Unfortunately more animals is not an option. We are struggling to financially care for the ones we have so I will not bring more in. My 16y/o is being great and so is my 17y/o son (although he may be exiting the household too in a few months). Funny thing though the 16y/o is getting his own room (something he has never had) and the two older boys will in essence "share" a room if they are home at the same time....well the youngest is in measuring and picking out paint etc...problem is his brother hasn't fully moved out yet LOL
 
Oh, I think that seeing your child grow up and leave home - whether it's temporary, for school...or for a more permanent change - is one of the hardest things to cope with. I have just the one child (no longer a child, he's 27, almost 28 now :shock:!), and from the time he was born it was just 'him and me against the world'. We're best friends, have always been empathetic and understanding of one another, and have both helped one another through rough moments.

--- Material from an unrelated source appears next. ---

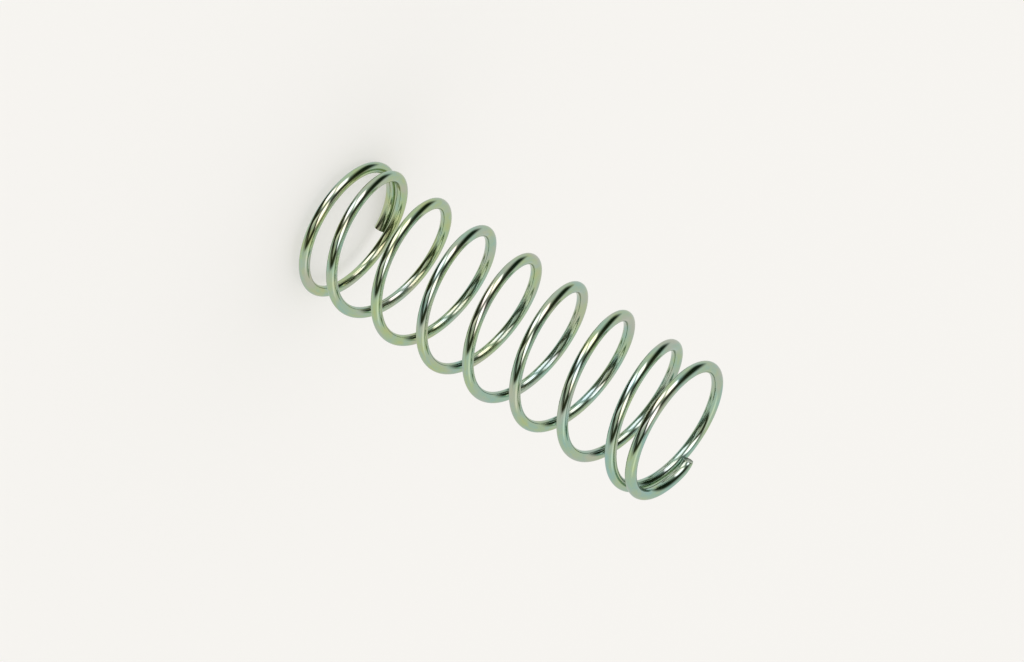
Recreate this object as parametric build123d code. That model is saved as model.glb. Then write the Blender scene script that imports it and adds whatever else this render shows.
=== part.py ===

I always knew that Stephen wouldn't be staying in this city once he became old enough to leave, yet even in knowing this, it was still hard. He moved out to go to college around five (six?) years ago now, and the college he got into was 5-1/2 hours away...quite a distance when I don't have a car. When he finished college he immediately got a job there, and has been in that city ever since.

The hardest moment for me was the day my sister and I packed up her car with all of his belongings, and drove Stephen to Toronto to start life as a college student. We got him settled into the room he would be renting off campus, then took him to the local grocery store to buy him some things to get started (and probably stocked his fridge and cupboards with enough food to last him six months). Then we all went out to dinner, went to a hotel for the night, and the next morning, after having breakfast together and sharing some last-minute thoughts, my sister and I said goodbye to my son and we headed back to Ottawa. Saying goodbye that morning was much more difficult than I ever imagined it would be.

We almost made it to the outskirts of the city when my cell phone rang. I answered it, and Stephen was on the other end, asking something...I can't recall now, but I think he was wondering what box one of his books or movies was stored in. In truth, it really was just an excuse for him to talk again for a few minutes, but I know it helped me greatly, because at that moment I realized that even though we were now separated by distance, we never are really separated from one another. I think you will discover this too; watching them go is tough, but they never do *leave* you...and whenever you do get the chance to see one another after an absence, it's just the most awesome feeling.

:hug:
 
He's coming home tomorrow for at least 5 days or so to try and figure out some last minute details at home here. I will have to take him back out if he gets another job interview (other one didn't pan out). And I had him laughing last night as he was very homesick. HE told me he misses me....I told him I miss him too...after all there is laundry to be done, the dishes are piling up, the floor needs sweeping, the cat box is dirty, the dogs need feeding, there is dusting to be done, there are weeds to be pulled, grass to be cut oh and there is a foot of snow to shovel. He sends me back that he's glad he's at grandma's with a smiley...then another message of "hey!!! I can't pull weeds, cut grass and shovel snow!!!" It's just a running joke between the two of us that he has to do "ALL the chores" which he knows isn't true...so I tease him all the time.